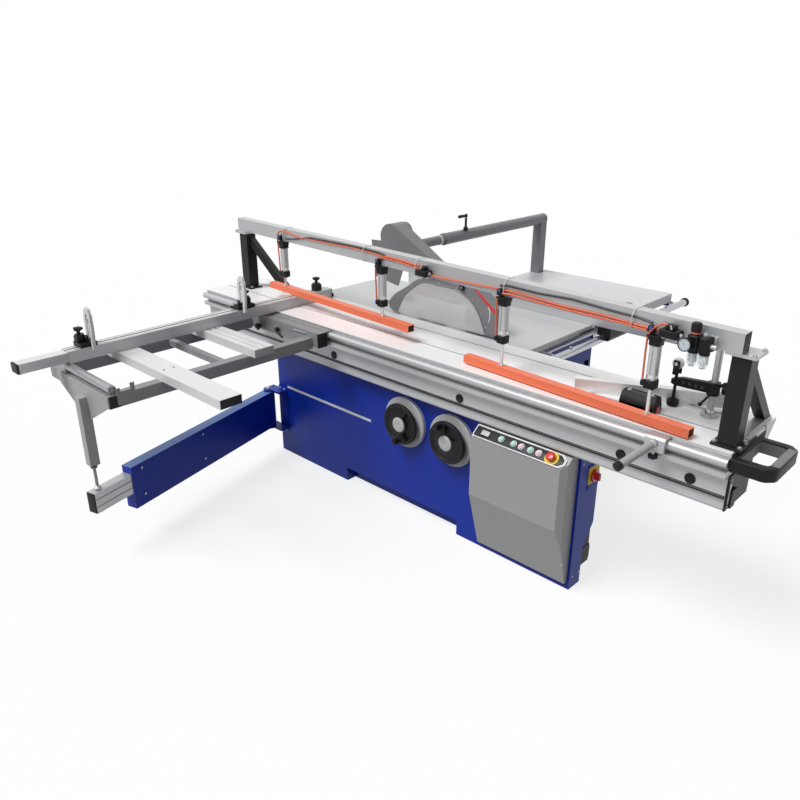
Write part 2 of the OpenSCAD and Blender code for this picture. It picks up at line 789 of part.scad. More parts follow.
module guard_arm() {
    color([0.45, 0.46, 0.48]) {
        difference() {
            rod_y(2 * guard_r, hanger_y + 6, 900, guard_x, guard_z);
            rod_y(2 * guard_r - 8, hanger_y + 20, 901, guard_x, guard_z);
        }
        section_y([[-683, guard_z - 13], [-648, 1023], [-476, 997], [-440, 1090], [guard_x + 50, 1190],
            [guard_x + 50, guard_z + 8]],
            hanger_y, hanger_y + 6);
        rod_y(2 * pivot_r, 52, hanger_y + 1, guard_x, guard_z);
    }
}

module duct(g) {
    translate([elbow[0], 45 - g, elbow[1]]) rotate([90, 0, 0]) cylinder(r = 70 - g, h = 90 - 2 * g,
        $fn = 32);
    block([-150 + g, -25 + g, 1118 - 4 * g], [90 - g, 25 - g, 1121]);
}

module hood() {
    color([0.5, 0.51, 0.53]) difference() {
        union() {
            difference() {
                section_y(hood_outline, -hood_w / 2, hood_w / 2);
                section_y([for (p = hood_outline) [p[0] * 0.985 - 1,
                    905 + (p[1] - 905) * 0.978 - (p[1] < 930 ? 10 : 0)]],
                    hood_t - hood_w / 2, hood_w / 2 - hood_t);
            }
            hull() duct(0);
            rod_y(2 * spigot_r, 40, 45 + spigot_l, spigot_at[0], spigot_at[1]);
            rod_y(40, 40, hanger_y - slide_gap, guard_x, guard_z);
        }
        hull() duct(3);
        rod_y(2 * spigot_r - 6, 30, 46 + spigot_l, spigot_at[0], spigot_at[1]);
        rod_y(2 * (pivot_r + shaft_gap), 50, hanger_y + 1, guard_x, guard_z);
        block([-140, -22, 1095], [80, 22, 1122]);
        section_y(window_outline, -hood_w / 2 - 1, hood_t - hood_w / 2);
        block([blade_x - 205, hood_w / 2 - hood_t - 1, 900], [blade_x + 150, hood_w / 2 + 1, 1004]);
        block([blade_x - 302, hood_w / 2 - hood_t - 1, 900], [blade_x - 204, hood_w / 2 + 1, 952]);
    }
}

module hood_window() {
    color([0.8, 0.85, 0.88, 0.4]) section_y(window_outline, -hood_w / 2, hood_t - hood_w / 2);
}

// Rip fence on its round rail

stud_y = [100, 760, 1380];

module fence_rail() {
    color([0.8, 0.81, 0.83]) {
        rod_y(2 * rail_r, 40, ext_y1 + 60, rail_x, rail_z);
        rod_y(2 * rail_r + 8, ext_y1 + 60, ext_y1 + 72, rail_x, rail_z);
        for (y = stud_y) rod_x(14, ext_x1, rail_x - 4, y, rail_z);
        block([main_x1, main_y0, main_z + 2], [ext_x1, main_y1, main_z + 40]);
        block([ext_x1 - 14, main_y1, main_z - 20], [ext_x1, main_y1 + 40, main_z]);
        for (y = stud_y) block([ext_x1 - 40, y - 20, main_z - 25], [ext_x1, y + 20, main_z]);
    }
}

rip_z0 = table_z + 1;

module rip_fence() {
    color([0.75, 0.76, 0.78]) difference() {
        block([rip_x[0], rip_y, rip_z0], [rip_x[1], rip_y + rip_t, rip_z0 + rip_h]);
        for (z = [rip_z0 + 5, rip_z0 + rip_h / 2 + 3])
            block([-751, rip_y + 5, z], [1151, rip_y + rip_t - 5, z + rip_h / 2 - 8]);
        block([-751, rip_y - 1, rip_z0 + rip_h / 2 - 5], [1151, rip_y + 2, rip_z0 + rip_h / 2 + 5]);
    }
}

module rip_carrier() {
    color([0.15, 0.15, 0.16]) {
        difference() {
            section_y([[rail_x - 28, rail_z + 15], [rail_x - 5, rail_z + 15], [rail_x - 5, rail_z - 8],
                [rail_x + 36, rail_z - 8],
                [rail_x + 46, rail_z + 10], [rail_x + 46, rip_z0], [rail_x - 28, rip_z0]], rip_y - 11,
                    rip_y + 180);
            rod_y(2 * (rail_r + slide_gap), rip_y - 20, rip_y + 190, rail_x, rail_z);
        }
        block([rail_x - 28, rip_y + rip_t, rip_z0 - 1], [rail_x + 46, rip_y + 180, rip_z0 + 50]);
        rod_z(14, rip_z0 + 48, rip_z0 + 70, rail_x + 32, rip_y + 161);
        rod_z(52, rip_z0 + 70, rip_z0 + 98, rail_x + 32, rip_y + 161);
        block([rail_x - 220, rip_y + 170, rip_z0 + 1], [rail_x - 20, rip_y + 180, rip_z0 + 40]);
        rod_z(14, rip_z0 + 38, rip_z0 + 72, rail_x - 203, rip_y + 175);
        rod_z(46, rip_z0 + 72, rip_z0 + 96, rail_x - 203, rip_y + 175);
    }
}

// Swing arm, drawn along X from its hinge and then turned

module on_arm() {
    translate([arm_x, arm_y, 0]) rotate([0, 0, arm_turn]) children();
}

arm_wall = 3;
slider_x0 = 24;
slider_x1 = leg_r + 40;

module swing_arm() {
    color([0.14, 0.22, 0.55]) on_arm() difference() {
        union() {
            rod_z(60, arm_z, arm_z + arm_h, 0, 0);
            difference() {
                block([0, -arm_w / 2, arm_z], [arm_len, arm_w / 2, arm_z + arm_h]);
                block([34, arm_wall - arm_w / 2, arm_z + arm_wall],
                    [arm_len + 1, arm_w / 2 - arm_wall, arm_z + arm_h - arm_wall]);
            }
            for (x = [arm_len - 90, arm_len - 20, 40])
                block([x, 1 - arm_w / 2, arm_z + 1], [x + 20, arm_w / 2 - 1, arm_z + arm_h - 1]);
            for (x = [arm_len - 60, arm_len / 2 + 60], z = [arm_z + 55, arm_z + arm_h - 25])
                translate([x, 0, z]) rotate([90, 0, 0]) cylinder(d = 16, h = arm_w + 8, center = true);
        }
        rod_z(2 * (arm_pin_r + shaft_gap), 0, 800, 0, 0);
        block([slider_x0 - 2, -slider_w / 2 - slide_gap, slider_z - slide_gap],
            [arm_len + 1, slider_w / 2 + slide_gap, slider_z + slider_h + slide_gap]);
    }
}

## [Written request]
Write out the whole listing again. Match it word for word.

## [Exercise response]
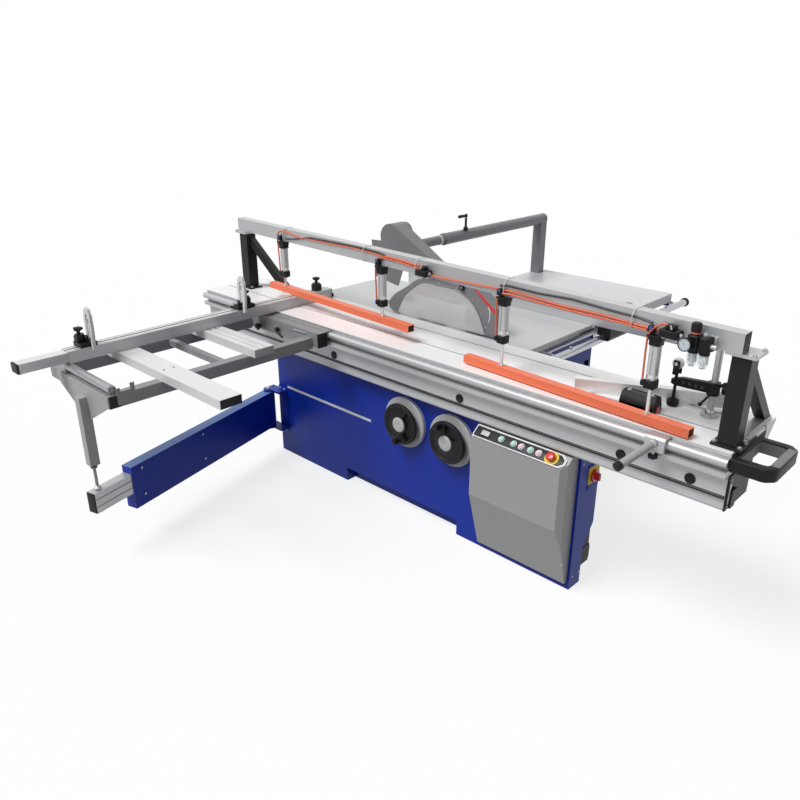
Write part 2 of the OpenSCAD and Blender code for this picture. It picks up at line 789 of part.scad. More parts follow.
module guard_arm() {
    color([0.45, 0.46, 0.48]) {
        difference() {
            rod_y(2 * guard_r, hanger_y + 6, 900, guard_x, guard_z);
            rod_y(2 * guard_r - 8, hanger_y + 20, 901, guard_x, guard_z);
        }
        section_y([[-683, guard_z - 13], [-648, 1023], [-476, 997], [-440, 1090], [guard_x + 50, 1190],
            [guard_x + 50, guard_z + 8]],
            hanger_y, hanger_y + 6);
        rod_y(2 * pivot_r, 52, hanger_y + 1, guard_x, guard_z);
    }
}

module duct(g) {
    translate([elbow[0], 45 - g, elbow[1]]) rotate([90, 0, 0]) cylinder(r = 70 - g, h = 90 - 2 * g,
        $fn = 32);
    block([-150 + g, -25 + g, 1118 - 4 * g], [90 - g, 25 - g, 1121]);
}

module hood() {
    color([0.5, 0.51, 0.53]) difference() {
        union() {
            difference() {
                section_y(hood_outline, -hood_w / 2, hood_w / 2);
                section_y([for (p = hood_outline) [p[0] * 0.985 - 1,
                    905 + (p[1] - 905) * 0.978 - (p[1] < 930 ? 10 : 0)]],
                    hood_t - hood_w / 2, hood_w / 2 - hood_t);
            }
            hull() duct(0);
            rod_y(2 * spigot_r, 40, 45 + spigot_l, spigot_at[0], spigot_at[1]);
            rod_y(40, 40, hanger_y - slide_gap, guard_x, guard_z);
        }
        hull() duct(3);
        rod_y(2 * spigot_r - 6, 30, 46 + spigot_l, spigot_at[0], spigot_at[1]);
        rod_y(2 * (pivot_r + shaft_gap), 50, hanger_y + 1, guard_x, guard_z);
        block([-140, -22, 1095], [80, 22, 1122]);
        section_y(window_outline, -hood_w / 2 - 1, hood_t - hood_w / 2);
        block([blade_x - 205, hood_w / 2 - hood_t - 1, 900], [blade_x + 150, hood_w / 2 + 1, 1004]);
        block([blade_x - 302, hood_w / 2 - hood_t - 1, 900], [blade_x - 204, hood_w / 2 + 1, 952]);
    }
}

module hood_window() {
    color([0.8, 0.85, 0.88, 0.4]) section_y(window_outline, -hood_w / 2, hood_t - hood_w / 2);
}

// Rip fence on its round rail

stud_y = [100, 760, 1380];

module fence_rail() {
    color([0.8, 0.81, 0.83]) {
        rod_y(2 * rail_r, 40, ext_y1 + 60, rail_x, rail_z);
        rod_y(2 * rail_r + 8, ext_y1 + 60, ext_y1 + 72, rail_x, rail_z);
        for (y = stud_y) rod_x(14, ext_x1, rail_x - 4, y, rail_z);
        block([main_x1, main_y0, main_z + 2], [ext_x1, main_y1, main_z + 40]);
        block([ext_x1 - 14, main_y1, main_z - 20], [ext_x1, main_y1 + 40, main_z]);
        for (y = stud_y) block([ext_x1 - 40, y - 20, main_z - 25], [ext_x1, y + 20, main_z]);
    }
}

rip_z0 = table_z + 1;

module rip_fence() {
    color([0.75, 0.76, 0.78]) difference() {
        block([rip_x[0], rip_y, rip_z0], [rip_x[1], rip_y + rip_t, rip_z0 + rip_h]);
        for (z = [rip_z0 + 5, rip_z0 + rip_h / 2 + 3])
            block([-751, rip_y + 5, z], [1151, rip_y + rip_t - 5, z + rip_h / 2 - 8]);
        block([-751, rip_y - 1, rip_z0 + rip_h / 2 - 5], [1151, rip_y + 2, rip_z0 + rip_h / 2 + 5]);
    }
}

module rip_carrier() {
    color([0.15, 0.15, 0.16]) {
        difference() {
            section_y([[rail_x - 28, rail_z + 15], [rail_x - 5, rail_z + 15], [rail_x - 5, rail_z - 8],
                [rail_x + 36, rail_z - 8],
                [rail_x + 46, rail_z + 10], [rail_x + 46, rip_z0], [rail_x - 28, rip_z0]], rip_y - 11,
                    rip_y + 180);
            rod_y(2 * (rail_r + slide_gap), rip_y - 20, rip_y + 190, rail_x, rail_z);
        }
        block([rail_x - 28, rip_y + rip_t, rip_z0 - 1], [rail_x + 46, rip_y + 180, rip_z0 + 50]);
        rod_z(14, rip_z0 + 48, rip_z0 + 70, rail_x + 32, rip_y + 161);
        rod_z(52, rip_z0 + 70, rip_z0 + 98, rail_x + 32, rip_y + 161);
        block([rail_x - 220, rip_y + 170, rip_z0 + 1], [rail_x - 20, rip_y + 180, rip_z0 + 40]);
        rod_z(14, rip_z0 + 38, rip_z0 + 72, rail_x - 203, rip_y + 175);
        rod_z(46, rip_z0 + 72, rip_z0 + 96, rail_x - 203, rip_y + 175);
    }
}

// Swing arm, drawn along X from its hinge and then turned

module on_arm() {
    translate([arm_x, arm_y, 0]) rotate([0, 0, arm_turn]) children();
}

arm_wall = 3;
slider_x0 = 24;
slider_x1 = leg_r + 40;

module swing_arm() {
    color([0.14, 0.22, 0.55]) on_arm() difference() {
        union() {
            rod_z(60, arm_z, arm_z + arm_h, 0, 0);
            difference() {
                block([0, -arm_w / 2, arm_z], [arm_len, arm_w / 2, arm_z + arm_h]);
                block([34, arm_wall - arm_w / 2, arm_z + arm_wall],
                    [arm_len + 1, arm_w / 2 - arm_wall, arm_z + arm_h - arm_wall]);
            }
            for (x = [arm_len - 90, arm_len - 20, 40])
                block([x, 1 - arm_w / 2, arm_z + 1], [x + 20, arm_w / 2 - 1, arm_z + arm_h - 1]);
            for (x = [arm_len - 60, arm_len / 2 + 60], z = [arm_z + 55, arm_z + arm_h - 25])
                translate([x, 0, z]) rotate([90, 0, 0]) cylinder(d = 16, h = arm_w + 8, center = true);
        }
        rod_z(2 * (arm_pin_r + shaft_gap), 0, 800, 0, 0);
        block([slider_x0 - 2, -slider_w / 2 - slide_gap, slider_z - slide_gap],
            [arm_len + 1, slider_w / 2 + slide_gap, slider_z + slider_h + slide_gap]);
    }
}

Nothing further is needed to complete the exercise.